_Data shown_.

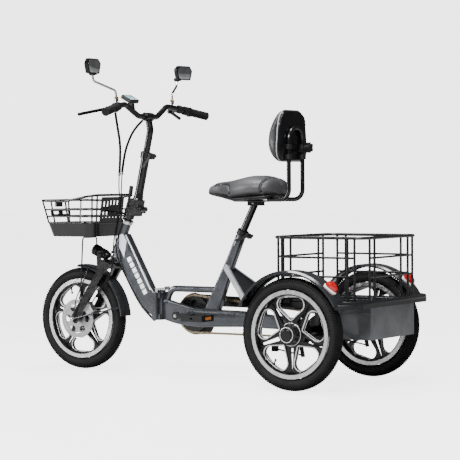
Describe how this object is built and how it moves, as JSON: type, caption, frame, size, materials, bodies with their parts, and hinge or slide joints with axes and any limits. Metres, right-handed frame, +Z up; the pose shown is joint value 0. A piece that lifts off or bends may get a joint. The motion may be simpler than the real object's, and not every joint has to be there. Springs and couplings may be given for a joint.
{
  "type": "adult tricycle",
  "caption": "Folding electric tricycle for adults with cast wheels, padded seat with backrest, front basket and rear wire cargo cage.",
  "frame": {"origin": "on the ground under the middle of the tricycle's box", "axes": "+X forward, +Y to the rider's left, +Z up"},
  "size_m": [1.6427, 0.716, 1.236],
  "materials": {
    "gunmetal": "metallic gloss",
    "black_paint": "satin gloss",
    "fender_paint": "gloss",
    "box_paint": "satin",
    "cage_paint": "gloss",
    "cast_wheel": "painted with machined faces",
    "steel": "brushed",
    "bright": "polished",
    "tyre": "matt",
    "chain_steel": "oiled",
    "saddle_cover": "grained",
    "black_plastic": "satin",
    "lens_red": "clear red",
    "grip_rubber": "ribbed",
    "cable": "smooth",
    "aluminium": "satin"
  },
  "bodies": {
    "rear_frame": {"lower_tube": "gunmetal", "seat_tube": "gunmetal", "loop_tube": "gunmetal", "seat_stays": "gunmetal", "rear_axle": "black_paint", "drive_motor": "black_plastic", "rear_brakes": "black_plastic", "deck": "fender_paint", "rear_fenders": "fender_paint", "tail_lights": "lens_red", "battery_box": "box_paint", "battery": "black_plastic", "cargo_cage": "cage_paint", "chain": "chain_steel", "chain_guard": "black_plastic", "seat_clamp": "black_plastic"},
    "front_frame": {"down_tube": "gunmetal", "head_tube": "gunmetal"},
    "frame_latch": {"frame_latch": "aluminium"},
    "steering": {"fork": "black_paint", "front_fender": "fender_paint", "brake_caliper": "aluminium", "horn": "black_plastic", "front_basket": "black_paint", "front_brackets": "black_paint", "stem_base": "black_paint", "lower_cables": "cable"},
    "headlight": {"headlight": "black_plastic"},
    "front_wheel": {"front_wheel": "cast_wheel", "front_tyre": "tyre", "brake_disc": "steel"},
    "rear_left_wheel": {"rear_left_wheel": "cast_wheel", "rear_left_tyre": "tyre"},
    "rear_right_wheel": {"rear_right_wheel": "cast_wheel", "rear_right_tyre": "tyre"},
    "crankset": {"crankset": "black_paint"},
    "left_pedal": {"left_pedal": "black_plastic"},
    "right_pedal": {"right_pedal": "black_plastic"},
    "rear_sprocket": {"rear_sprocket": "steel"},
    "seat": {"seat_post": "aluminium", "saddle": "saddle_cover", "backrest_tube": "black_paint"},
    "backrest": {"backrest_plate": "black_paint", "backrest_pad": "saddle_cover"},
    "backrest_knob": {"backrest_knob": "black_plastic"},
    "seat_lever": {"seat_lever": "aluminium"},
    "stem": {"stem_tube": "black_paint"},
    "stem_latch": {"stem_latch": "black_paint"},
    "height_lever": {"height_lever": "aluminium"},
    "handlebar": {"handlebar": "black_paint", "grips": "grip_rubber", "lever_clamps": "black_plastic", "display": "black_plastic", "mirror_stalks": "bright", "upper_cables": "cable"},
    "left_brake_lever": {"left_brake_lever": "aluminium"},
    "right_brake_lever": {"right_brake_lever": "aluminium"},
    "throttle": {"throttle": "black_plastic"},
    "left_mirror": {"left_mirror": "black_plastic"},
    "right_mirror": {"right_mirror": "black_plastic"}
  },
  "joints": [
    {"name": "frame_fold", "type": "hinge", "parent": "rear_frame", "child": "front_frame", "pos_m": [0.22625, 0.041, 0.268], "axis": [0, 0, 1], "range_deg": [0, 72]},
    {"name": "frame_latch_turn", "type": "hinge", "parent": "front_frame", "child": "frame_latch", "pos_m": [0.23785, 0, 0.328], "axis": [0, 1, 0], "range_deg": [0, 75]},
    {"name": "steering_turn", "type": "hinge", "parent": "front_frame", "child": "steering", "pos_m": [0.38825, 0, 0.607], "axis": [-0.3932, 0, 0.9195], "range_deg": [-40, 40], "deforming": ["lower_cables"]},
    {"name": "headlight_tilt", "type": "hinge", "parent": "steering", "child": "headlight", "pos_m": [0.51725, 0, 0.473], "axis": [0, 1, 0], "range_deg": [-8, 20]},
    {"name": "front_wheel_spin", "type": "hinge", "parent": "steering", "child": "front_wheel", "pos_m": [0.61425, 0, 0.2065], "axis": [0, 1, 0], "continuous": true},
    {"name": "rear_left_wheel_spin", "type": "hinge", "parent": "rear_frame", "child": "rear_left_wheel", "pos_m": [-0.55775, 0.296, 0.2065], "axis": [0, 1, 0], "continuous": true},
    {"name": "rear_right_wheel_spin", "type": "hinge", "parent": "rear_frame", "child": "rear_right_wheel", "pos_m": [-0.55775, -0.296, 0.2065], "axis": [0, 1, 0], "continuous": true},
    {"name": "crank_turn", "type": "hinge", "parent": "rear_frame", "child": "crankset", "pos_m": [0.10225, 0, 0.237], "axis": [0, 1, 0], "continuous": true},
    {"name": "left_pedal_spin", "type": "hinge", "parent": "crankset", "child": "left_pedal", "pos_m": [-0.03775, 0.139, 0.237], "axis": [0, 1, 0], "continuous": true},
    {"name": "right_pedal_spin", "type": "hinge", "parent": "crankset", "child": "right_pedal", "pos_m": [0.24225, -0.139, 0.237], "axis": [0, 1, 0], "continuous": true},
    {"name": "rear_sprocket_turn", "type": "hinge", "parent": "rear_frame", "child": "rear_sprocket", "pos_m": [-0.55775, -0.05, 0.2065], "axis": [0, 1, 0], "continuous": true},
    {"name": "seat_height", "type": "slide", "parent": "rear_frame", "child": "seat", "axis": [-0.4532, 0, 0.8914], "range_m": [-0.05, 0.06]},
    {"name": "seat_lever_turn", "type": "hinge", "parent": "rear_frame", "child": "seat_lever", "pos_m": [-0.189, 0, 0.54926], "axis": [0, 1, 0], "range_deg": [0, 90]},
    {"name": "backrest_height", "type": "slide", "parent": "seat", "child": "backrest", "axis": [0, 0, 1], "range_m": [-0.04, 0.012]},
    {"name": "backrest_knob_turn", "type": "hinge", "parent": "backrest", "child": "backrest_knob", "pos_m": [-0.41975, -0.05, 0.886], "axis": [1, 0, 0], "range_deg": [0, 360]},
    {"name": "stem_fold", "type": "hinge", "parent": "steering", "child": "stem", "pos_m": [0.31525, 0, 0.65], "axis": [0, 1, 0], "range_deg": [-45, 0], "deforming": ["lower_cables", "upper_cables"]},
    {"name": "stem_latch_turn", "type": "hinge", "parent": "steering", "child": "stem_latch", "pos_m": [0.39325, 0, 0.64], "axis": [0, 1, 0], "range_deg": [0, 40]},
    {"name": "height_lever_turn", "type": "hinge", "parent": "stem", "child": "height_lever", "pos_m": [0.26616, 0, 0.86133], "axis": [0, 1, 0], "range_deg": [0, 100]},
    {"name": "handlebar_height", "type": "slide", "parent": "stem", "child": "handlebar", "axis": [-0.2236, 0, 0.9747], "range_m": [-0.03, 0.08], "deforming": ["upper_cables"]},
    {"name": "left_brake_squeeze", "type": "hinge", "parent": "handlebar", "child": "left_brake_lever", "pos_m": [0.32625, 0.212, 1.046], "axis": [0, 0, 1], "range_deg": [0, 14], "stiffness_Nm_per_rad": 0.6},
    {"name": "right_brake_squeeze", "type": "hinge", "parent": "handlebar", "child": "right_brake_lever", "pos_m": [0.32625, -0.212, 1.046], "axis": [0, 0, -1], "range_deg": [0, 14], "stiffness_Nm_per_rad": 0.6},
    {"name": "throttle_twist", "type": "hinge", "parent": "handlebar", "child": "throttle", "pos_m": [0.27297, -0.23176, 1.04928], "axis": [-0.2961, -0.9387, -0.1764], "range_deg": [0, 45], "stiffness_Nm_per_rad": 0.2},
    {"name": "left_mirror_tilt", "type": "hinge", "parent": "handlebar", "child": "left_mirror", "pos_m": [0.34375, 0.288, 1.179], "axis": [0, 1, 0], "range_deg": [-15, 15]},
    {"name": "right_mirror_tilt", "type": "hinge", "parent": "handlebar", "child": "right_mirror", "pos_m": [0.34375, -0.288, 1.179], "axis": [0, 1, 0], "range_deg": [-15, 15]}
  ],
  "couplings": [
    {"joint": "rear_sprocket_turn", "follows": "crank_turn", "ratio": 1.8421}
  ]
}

_Instruction_.
State how many lines of the listing include "caption", and nothing more.

_Solution to the exercise_.
2